● Source material:
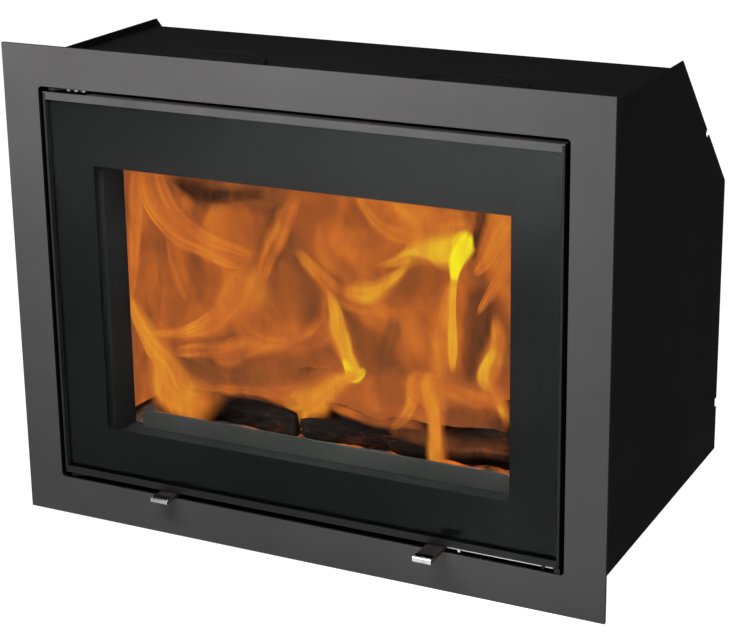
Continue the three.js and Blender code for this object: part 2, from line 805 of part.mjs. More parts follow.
function linings() {
  const top = (y) => baffleUnder(y) - seat;
  const endY = rearLinerY - seat;
  const sideProfile = outline([
    [linerFrontY, linerBottom],
    [endY, linerBottom],
    [endY, top(endY)],
    [linerFrontY, top(linerFrontY)],
  ]);
  for (const [name, side] of sides)
    piece("side_liner_" + name, acrossX(sideProfile, ...span(side, linerFaceX, fireboxInside)), fireboard);

  // The rear liner has a row of holes for hot secondary air.
  const rear = acrossX(
    outline([
      [rearLinerY, linerBottom],
      [rearLinerY + liner, linerBottom],
      [rearLinerY + liner, top(rearLinerY + liner)],
      [rearLinerY, top(rearLinerY)],
    ]),
    -fireboxInside,
    fireboxInside,
  );
  const holes = [];
  for (let i = -4; i <= 4; i++)
    holes.push(
      new THREE.CylinderGeometry(airHoleRadius, airHoleRadius, liner + 4, 10).translate(
        i * airHolePitch,
        rearLinerY + liner / 2,
        airHoleZ,
      ),
    );
  piece("rear_liner", cut(rear, ...holes), fireboard);

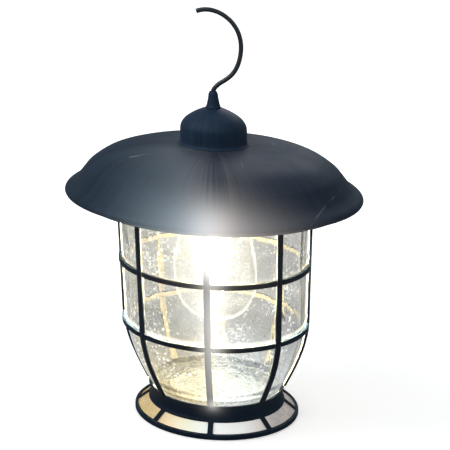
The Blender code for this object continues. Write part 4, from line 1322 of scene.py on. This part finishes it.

● Task to carry out: Every entry should be printed again exactly as it stands.

● Expected answer:
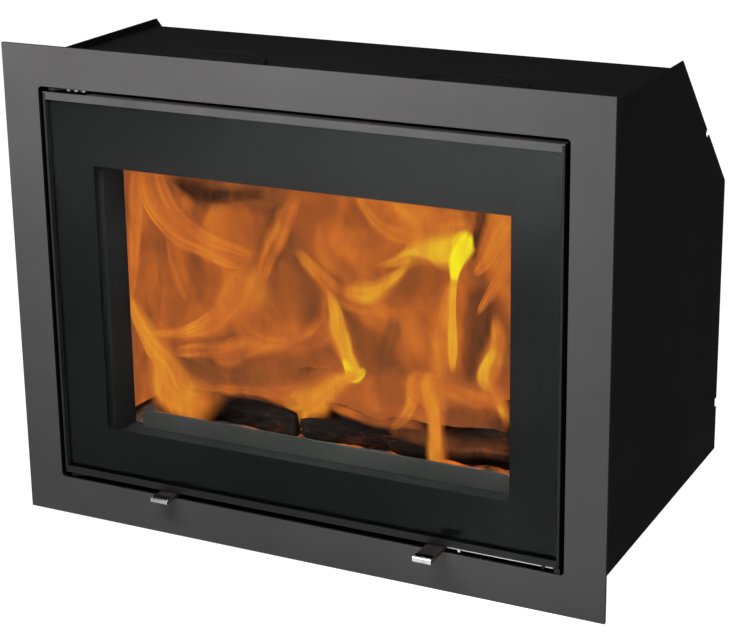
Continue the three.js and Blender code for this object: part 2, from line 805 of part.mjs. More parts follow.
function linings() {
  const top = (y) => baffleUnder(y) - seat;
  const endY = rearLinerY - seat;
  const sideProfile = outline([
    [linerFrontY, linerBottom],
    [endY, linerBottom],
    [endY, top(endY)],
    [linerFrontY, top(linerFrontY)],
  ]);
  for (const [name, side] of sides)
    piece("side_liner_" + name, acrossX(sideProfile, ...span(side, linerFaceX, fireboxInside)), fireboard);

  // The rear liner has a row of holes for hot secondary air.
  const rear = acrossX(
    outline([
      [rearLinerY, linerBottom],
      [rearLinerY + liner, linerBottom],
      [rearLinerY + liner, top(rearLinerY + liner)],
      [rearLinerY, top(rearLinerY)],
    ]),
    -fireboxInside,
    fireboxInside,
  );
  const holes = [];
  for (let i = -4; i <= 4; i++)
    holes.push(
      new THREE.CylinderGeometry(airHoleRadius, airHoleRadius, liner + 4, 10).translate(
        i * airHolePitch,
        rearLinerY + liner / 2,
        airHoleZ,
      ),
    );
  piece("rear_liner", cut(rear, ...holes), fireboard);

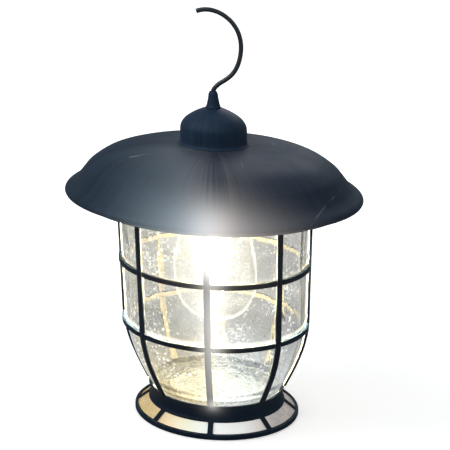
The Blender code for this object continues. Write part 4, from line 1322 of scene.py on. This part finishes it.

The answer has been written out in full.